Decision framework for CIOs, CFOs, and retail transformation leaders
A practical platform selection framework should score ERPNext and Odoo across six dimensions: licensing predictability, support accountability, retail process fit, integration readiness, customization governance, and long-term scalability. CFOs should focus on cost predictability and support liability. CIOs should focus on architecture sustainability and operational resilience. COOs should focus on store execution, inventory visibility, and workflow consistency.
If the organization lacks mature internal ERP ownership, Odoo often presents lower operational risk despite potentially higher recurring cost. If the organization has strong technical stewardship and wants to preserve flexibility while controlling software spend, ERPNext can be strategically attractive. In both cases, the implementation partner may matter as much as the software itself.

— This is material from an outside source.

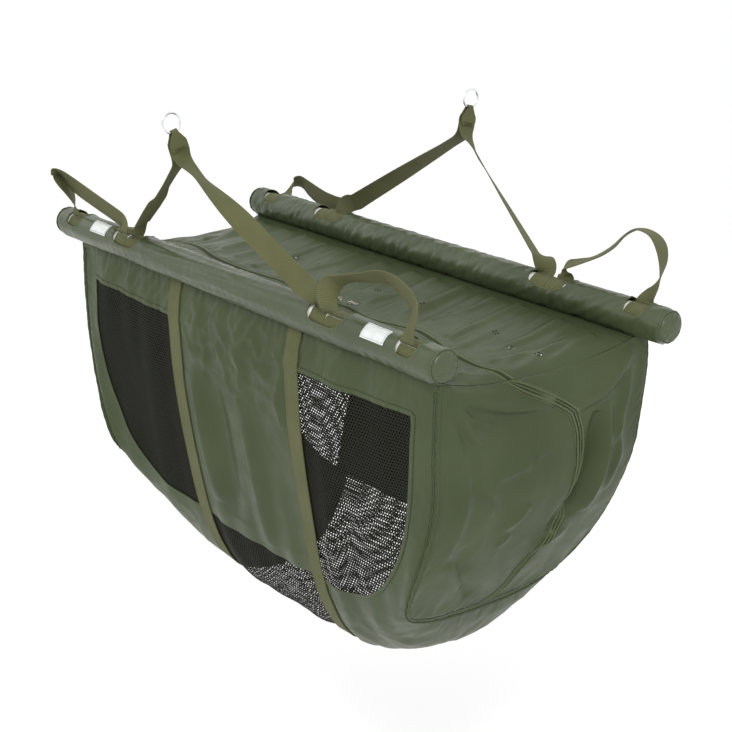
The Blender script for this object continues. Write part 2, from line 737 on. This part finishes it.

The most effective procurement approach is to run a scenario-based evaluation rather than a generic demo cycle. Ask each vendor or partner to show how the platform handles store opening, returns, stock transfers, promotion exceptions, month-end close, and support escalation. That reveals operational fit faster than broad product tours.
Final recommendation
ERPNext is usually the stronger choice for retailers seeking licensing flexibility, lower initial software cost, and greater control over customization, provided they can support a more hands-on governance and support model. Odoo is usually the stronger choice for retailers that want broader ecosystem coverage, more formalized support expectations, and a clearer commercial operating model for growth.
Neither platform should be selected on price alone. For retail organizations, the decisive factors are support accountability, deployment governance, interoperability, and the ability to sustain operations as channels, stores, and reporting demands expand. A disciplined ERP evaluation should therefore treat licensing and support expectations as strategic operating model decisions, not procurement footnotes.